HubGenes=data.frame(Module=as.character(rownames(HubGenes)),HubGenes=HubGenes$Hubba)
names(HubGenes)
annot=read.csv("../data/annot.csv")
names(annot)
HubGenes=merge(HubGenes,annot,by.x = 'HubGenes',by.y="ID")
write.xlsx(HubGenes,file = "../result/28.HubGenes_of_each_module.xlsx"
最后,画一张GS图
########终极版GS柱状图
rm(list = ls())
library(openxlsx)
library(tidyverse)
geneInfo = read.xlsx("result/17.geneInfo_SCC.xlsx")
##############
GeneSignificance=abs(geneInfo$GS.InterestedModule)

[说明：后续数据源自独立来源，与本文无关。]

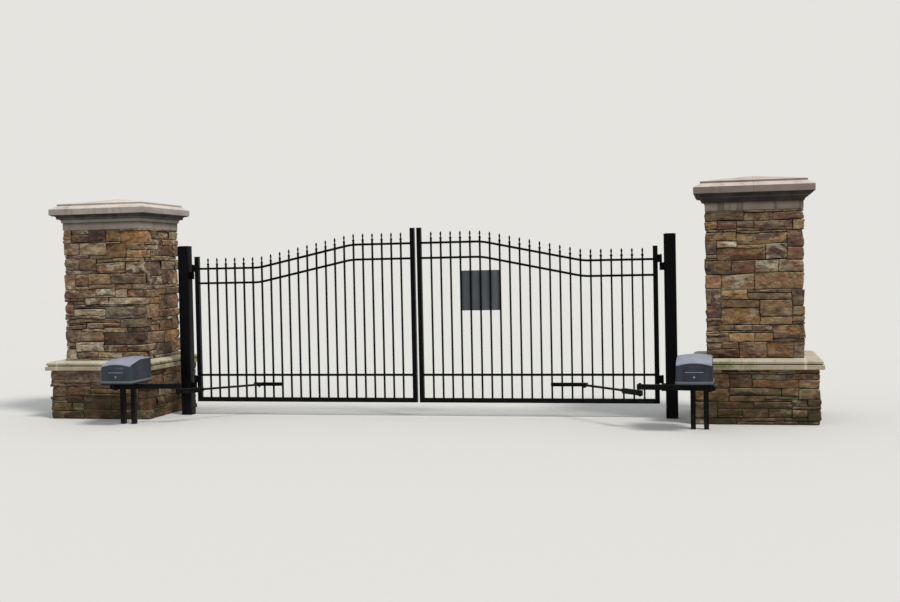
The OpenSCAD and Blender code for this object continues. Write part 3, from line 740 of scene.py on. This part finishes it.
post_middle = 2.8792
picket_count, picket_pitch, first_picket = 22, 0.1143, 0.1800
picket_size, rail_size, stile_size = 0.019, 0.0254, 0.0508
picket_places = first_picket + picket_pitch * np.arange(picket_count)
leaf_edge, stile_inner, stile_outer = 0.0654, 2.6949, 2.7457
top_rail, rail_gap, rail_rise, bend = 1.755, 0.174, 0.243, 0.735
hinge_flat_pitches, meeting_flat_pitches = 6.05, 5.55
lower_rail, bottom_rail = 0.478, 0.185
finial_foot = 0.037
leaf_lug_half, barrel_play = 0.008, 0.001
bracket_low, bracket_high = 0.349, 0.391
stile_corner, bar_edge, bracket_edge, leaf_bead = 0.003, 0.0012, 0.0016, 0.0022


def rail_height(x):
    """Height of the top rail at a distance from the gate's middle: level, then an arc of radius
    bend, a straight slope, the same arc turned over, and level again at the meeting stile."""
    start = stile_inner - hinge_flat_pitches * picket_pitch
    run = start - (leaf_edge + meeting_flat_pitches * picket_pitch)
    apart = math.hypot(run, 2 * bend - rail_rise)
    angle = math.atan2(run, 2 * bend - rail_rise) - math.acos(2 * bend / apart)
    across, gain = bend * math.sin(angle), bend * (1 - math.cos(angle))
    u = np.clip(start - np.asarray(x), 0, run)
    low_arc = bend - np.sqrt(bend ** 2 - np.minimum(u, across) ** 2)
    high_arc = rail_rise - bend + np.sqrt(bend ** 2 - np.minimum(run - u, across) ** 2)
    slope = gain + (u - across) * math.tan(angle)
    return top_rail + np.where(u < across, low_arc, np.where(u > run - across, high_arc, slope))


def turned_finials(side, outward):
    """Turned cast finials as one mesh: a profile of radius and height, rounded by a Catmull-Rom
    curve through its points and revolved about each picket, with a pole at foot and point."""
    profile = np.array([(12, 0), (12.2, 2.4), (11.4, 4.6), (14.6, 8.5), (16, 14), (14.6, 19.5), (10.8, 23),
                        (8.4, 27), (7.6, 32), (7.4, 38), (7.7, 43), (8.5, 48), (9.9, 54), (10.8, 59.5),
                        (11.1, 64), (10.8, 69), (9.4, 75), (7.0, 81), (4.4, 86.5), (2.0, 91)]) / 1000
    tip_height, around = 0.093, 20
    ends_doubled = np.vstack([profile[:1], profile, profile[-1:]])
    before, here, after, last = (ends_doubled[i:i + len(profile) - 1, None] for i in range(4))
    t = np.array([0, 0.5])[None, :, None]
    curve = 0.5 * (2 * here + (after - before) * t + (2 * before - 5 * here + 4 * after - last) * t ** 2
                   + (3 * here - before - 3 * after + last) * t ** 3)
    radius, height = np.vstack([curve.reshape(-1, 2), profile[-1:]]).T
    turn = np.arange(around) * 2 * np.pi / around
    x, y = radius[:, None] * np.cos(turn), radius[:, None] * np.sin(turn)
    ring = np.stack([x, y, height[:, None] + 0 * turn], -1)
    ring = np.concatenate([ring.reshape(-1, 3), [(0, 0, 0.0), (0, 0, tip_height)]])
    foot_x, foot_z = post_middle + outward * picket_places, rail_height(picket_places) + finial_foot
    feet = np.stack([foot_x, 0 * picket_places, foot_z], 1)
    points = feet[:, None] + ring[None]
    index = np.arange(len(radius) * around).reshape(len(radius), around)
    foot, tip = len(radius) * around, len(radius) * around + 1
    ends = [(int(b), int(a), foot) for a, b in zip(index[0], np.roll(index[0], -1))]
    ends += [(int(a), int(b), tip) for a, b in zip(index[-1], np.roll(index[-1], -1))]
    faces = []
    for number in range(len(feet)):
        base = number * len(ring)
        faces += (ring_faces(index) + base).tolist() + [tuple(i + base for i in face) for face in ends]
    piece = solid(f"{side}_turned_finials", points, faces, gate_paint.material, "gate_paint",
                  f"{side}_leaf", f"{side}_finials")
    piece.data.shade_smooth()
    return piece


for side, outward in (("left", -1), ("right", 1)):
    leaf = f"{side}_leaf"
    for tube in ("hinge_stile", "meeting_stile", "bottom_rail"):
        rounded(f"{side}_{tube}", gate_paint, leaf, stile_corner)
    rounded(f"{side}_picket_panel", gate_paint, leaf, bar_edge, 1)
    rounded(f"{side}_leaf_hinges", gate_paint, leaf, barrel_edge)
    rounded(f"{side}_arm_bracket", gate_paint, leaf, bracket_edge)
    turned_finials(side, outward)
    half, half_rail = picket_size / 2, rail_size / 2
    middles, heights = post_middle + outward * picket_places, rail_height(picket_places)[:, None]
    x = middles[:, None] + np.array([-half, half])[None]
    rise = (rail_height(picket_places + half) - rail_height(picket_places - half))[:, None]
    slope = rise * outward * np.array([-0.5, 0.5])[None]
    crossings = [np.full_like(x, bottom_rail + stile_size / 2)]
    for rail in (np.full_like(x, lower_rail), heights + slope, heights - rail_gap + slope):
        crossings += [rail - half_rail, rail + half_rail]
    starts = np.concatenate([np.stack([x, 0 * x - half, z], -1).reshape(-1, 3) for z in crossings])
    ends = starts + (0, picket_size, 0)
    lines = []
    for at in (leaf_edge, stile_inner):
        end_x, rail_here = post_middle + outward * at, float(rail_height(at))
        for z, size in ((bottom_rail, stile_size), (lower_rail, rail_size), (rail_here, rail_size),
                        (rail_here - rail_gap, rail_size)):
            low, high = (end_x, -size / 2, z - size / 2), (end_x, size / 2, z + size / 2)
            lines += box_edges(low, high, around_end)
    for top in hinge_tops:
        lines += lug_welds(post_middle + outward * stile_outer, leaf_lug_half, top + barrel_play)
    bar_low, bar_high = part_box(f"{side}_arm_bracket")
    for middle_x in middles[(middles > bar_low.x) & (middles < bar_high.x)]:
        for z in (bracket_low, bracket_high):
            lines.append(((middle_x - half, -half, z), (middle_x + half, -half, z)))
    line_starts, line_ends = zip(*lines)
    starts, ends = np.concatenate([starts, line_starts]), np.concatenate([ends, line_ends])
    weld_beads(f"{side}_leaf_welds", starts, ends, leaf_bead, leaf)

# Sign plate
# A blank square of painted steel sheet behind the pickets of the right leaf, charcoal and matt,
# held by four small hex-head screws with washers, driven from behind into two of the pickets.


def hex_fasteners(name, places, towards, across_flats, head, body, finish, slot):
    """Hex heads on washers as one mesh: rings of twelve columns at growing heights, round for the
    washer and hexagonal for the head with its chamfered top, all turned to look along towards."""
    places, around = np.asarray(places, float), 12
    turn = np.arange(around) * 2 * np.pi / around
    to_flat = np.cos((turn + np.pi / 6) % (np.pi / 3) - np.pi / 6)
    hexagon = across_flats / 2 / np.maximum(to_flat, 0.5)
    rim, washer, sunk = np.full(around, across_flats * 0.80), across_flats * 0.12, -0.0004
    rings = ((rim, sunk), (rim, washer * 0.8), (rim * 0.97, washer), (hexagon, washer),
             (hexagon, washer + head * 0.86), (hexagon * 0.90, washer + head))
    shape = np.stack([np.stack([r * np.cos(turn), r * np.sin(turn), 0 * turn + h], 1) for r, h in rings])
    ahead = np.asarray(towards, float)
    aside = np.cross(ahead, (0, 0, 1.0) if abs(ahead[2]) < 0.7 else (0, 1.0, 0))
    over = np.cross(ahead, aside)
    shape = shape[..., :1] * aside + shape[..., 1:2] * over + shape[..., 2:] * ahead
    return ring_solids(name, places[:, None, None] + shape, finish, slot, body)


plate = Finish("charcoal plate paint", 0.6)
plate_clouds = plate.between(plate.noise(5.0, (1, 1, 0.5), 5), 0.35, 0.7)
plate_tone = plate.mixed(plate_clouds, linear(60, 66, 70), linear(74, 80, 85))
plate_streaks = plate.between(plate.noise(26.0, (1, 1, 0.06), 5, 0.7), 0.55, 0.78, 0, 0.35)
plate.colour(plate.mixed(plate_streaks, plate_tone, linear(98, 98, 95)))
plate.bump(plate.noise(300.0, detail=3), 0.0006, 0.4)
sheet_edge, screw_inset, screw_pickets = 0.0008, 0.03, (4, 6)
rounded("right_sign_plate", plate, "right_leaf", sheet_edge)
plate_low, plate_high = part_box("right_sign_plate")
screws = [(post_middle + picket_places[picket], plate_high.y, z) for picket in screw_pickets
          for z in (plate_low.z + screw_inset, plate_high.z - screw_inset)]
screw_flats, screw_head = 0.008, 0.004
hex_fasteners("plate_screws", screws, (0, 1, 0), screw_flats, screw_head, "right_leaf", plate,
              "sign_plate")

# Operators
# Each operator stands in front of its pier on two square legs: a steel base on a folded channel, and
# a crank and link arm that move the leaf, all powder coated, under a moulded slate plastic cover.

coat = Finish("black powder coat", 0.46, Specular_IOR_Level=0.07)
coat_dust = coat.between(coat.noise(26.0, detail=5), 0.35, 0.65, 0.2, 0.75)
coat_dust = coat.times(coat.facing_up(0.3, 0.95), coat_dust)
coat_clouds = coat.between(coat.noise(12.0, detail=5), 0.35, 0.7)
coat_tone = coat.mixed(coat_clouds, linear(8, 9, 11), linear(16, 16, 18))
coat_splash = coat.between(coat.height(), 0.01, 0.26, 0.30, 0.0)
splash_areas = coat.between(coat.noise(34.0, (1, 1, 0.6), 6), 0.42, 0.7)
coat_dirt = coat.maths("MAXIMUM", coat_dust, coat.times(coat_splash, splash_areas))
coat.colour(coat.mixed(coat_dirt, coat_tone, linear(72, 67, 61)))
coat.bump(coat.noise(520.0, detail=2), 0.0008, 0.6)

hood = Finish("slate moulded plastic", 0.5, Specular_IOR_Level=0.14)
# Painted sky light on the cover's top: paler and bluer where it faces up.
painted_sky_sheen = hood.between(hood.noise(9.0, detail=5), 0.3, 0.7, 0.8, 1.0)
painted_sky_sheen = hood.times(hood.facing_up(0.2, 0.9), painted_sky_sheen)
hood_clouds = hood.between(hood.noise(7.0, (1, 1, 0.5), 5), 0.35, 0.7)
hood_tone = hood.mixed(hood_clouds, linear(42, 47, 55), linear(54, 59, 68))
lip_foot, lip_edge, lip_ends, shell_starts = 0.492, 0.516, 0.5176, 0.5186
# The lip is a paler grey that rises towards its top edge as a painted highlight.
lip = hood.between(hood.height(), lip_ends, shell_starts, 1.0, 0.0)
lip = hood.times(lip, hood.between(hood.height(), lip_foot, lip_edge, 0.25, 0.9))
hood_tone = hood.mixed(lip, hood_tone, linear(108, 112, 116))
hood.colour(hood.mixed(painted_sky_sheen, hood_tone, linear(152, 156, 171)))
hood.bump(hood.noise(900.0, detail=2), 0.0005, 0.6)

# Pale grey of the grip: a painted highlight along the slot of the cover.
grip_highlight_grey = Finish("pale grip as painted highlight", 0.42)
grip_clouds = grip_highlight_grey.noise(60.0, detail=4)
grip_highlight_grey.colour(grip_highlight_grey.mixed(grip_clouds, linear(112, 115, 126), linear(134, 137, 147)))


def slot_grip(name, middle_x, front_y, z, long, tall, deep, body):
    """Moulded insert with round ends in the slot of a cover, pale grey as a painted highlight along the
    slot: the outline is a stadium of long by tall, and its rings step forward along a quarter ellipse,
    so that the front is a soft roll."""
    half, r, let_in, half_round = long / 2 - tall / 2, tall / 2, 0.002, 9
    turn = np.linspace(-np.pi / 2, np.pi / 2, half_round)
    turn = np.concatenate([turn, np.linspace(np.pi / 2, 3 * np.pi / 2, half_round)])
    side_x = np.repeat([half, -half], half_round)
    rings = []
    for step in (0.0, 0.35, 0.65, 0.88, 1.0):
        shrunk = r * math.sqrt(1 - (0.92 * step) ** 2)
        y = 0 * turn + (front_y + let_in - (deep + let_in) * step)
        rings.append(np.stack([middle_x + side_x + shrunk * np.cos(turn), y, z + shrunk * np.sin(turn)], 1))
    piece = ring_solids(name, [rings], grip_highlight_grey, "operator_plastic", body)
    piece.data.shade_smooth()
    return piece


lock_metal = Finish("worn zinc lock", 0.38, Metallic=0.6)
lock_wear = lock_metal.noise(300.0, detail=4)
lock_metal.colour(lock_metal.mixed(lock_wear, linear(124, 126, 128), linear(168, 170, 172)))


def cam_lock(name, middle_x, front_y, z, body):
    """Cam lock of the cover: a flanged collar about a sunk plug with a key slot. Rings of radius
    and depth are joined to an inner slot outline of 24 points, held to half widths in x and z."""
    around = 24
    turn = np.arange(around) * 2 * np.pi / around
    collar = ((0.0110, 0.0040), (0.0110, 0.0004), (0.0104, -0.0006), (0.0082, -0.0010), (0.0074, -0.0002),
              (0.0070, 0.0006), (0.0052, 0.0004))
    plug, key_half_wide, key_half_tall = 0.0052, 0.0007, 0.0036
    rings = [np.stack([middle_x + r * np.cos(turn), 0 * turn + (front_y + y), z + r * np.sin(turn)], 1)
             for r, y in collar]
    key_x = np.clip(plug * np.cos(turn), -key_half_wide, key_half_wide)
    key_z = np.clip(plug * np.sin(turn), -key_half_tall, key_half_tall)
    for y in (0.0004, 0.0034):
        rings.append(np.stack([middle_x + key_x, 0 * turn + (front_y + y), z + key_z], 1))
    return ring_solids(name, [rings], lock_metal, "operator_steel", body)


grip_height, grip_long, grip_tall, grip_deep, slot_deep = 0.6125, 0.186, 0.0096, 0.006, 0.008
lock_height, lock_proud = 0.564, 0.0005
lip_screw_height, lip_screw_inset, lip_screw_flats, lip_screw_head = 0.504, 0.035, 0.009, 0.0035
leg_corner, base_edge, arm_edge, cover_edge = 0.0025, 0.0015, 0.002, 0.004
for side in ("left", "right"):
    rounded(f"{side}_operator_pedestal", coat, masonry, leg_corner)
    rounded(f"{side}_operator_base", coat, masonry, base_edge)
    rounded(f"{side}_crank_arm", coat, f"{side}_crank", arm_edge)
    rounded(f"{side}_link_arm", coat, f"{side}_link", arm_edge)
    rounded(f"{side}_operator_cover", hood, masonry, cover_edge, 3)
    cover_low, cover_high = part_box(f"{side}_operator_cover")
    cover_middle = (cover_low.x + cover_high.x) / 2
    slot_grip(f"{side}_cover_grip", cover_middle, cover_low.y + slot_deep, grip_height,
              grip_long, grip_tall, grip_deep, masonry)
    cam_lock(f"{side}_cover_lock", cover_middle, cover_low.y - lock_proud, lock_height, masonry)
    lip_screws = [(x, cover_low.y, lip_screw_height)
                  for x in (cover_low.x + lip_screw_inset, cover_high.x - lip_screw_inset)]
    hex_fasteners(f"{side}_cover_screws", lip_screws, (0, -1, 0), lip_screw_flats, lip_screw_head,
                  masonry, hood, "operator_plastic")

# Next module significance is defined as average gene significance.
tiff(filename = "result/GeneSignificance(SCC).tiff",
width = 8,
height = 4,
units = 'in',
res = 600)
par(mfrow = c(1,1))
plotModuleSignificance(GeneSignificance,
geneInfo$moduleColor,
main = "Gene significance across modules in SCC\n"
)
dev.off()
?plotModuleSignificance
至此,WGCNA的分析的工作完成,进一步的分析就仁者见仁了。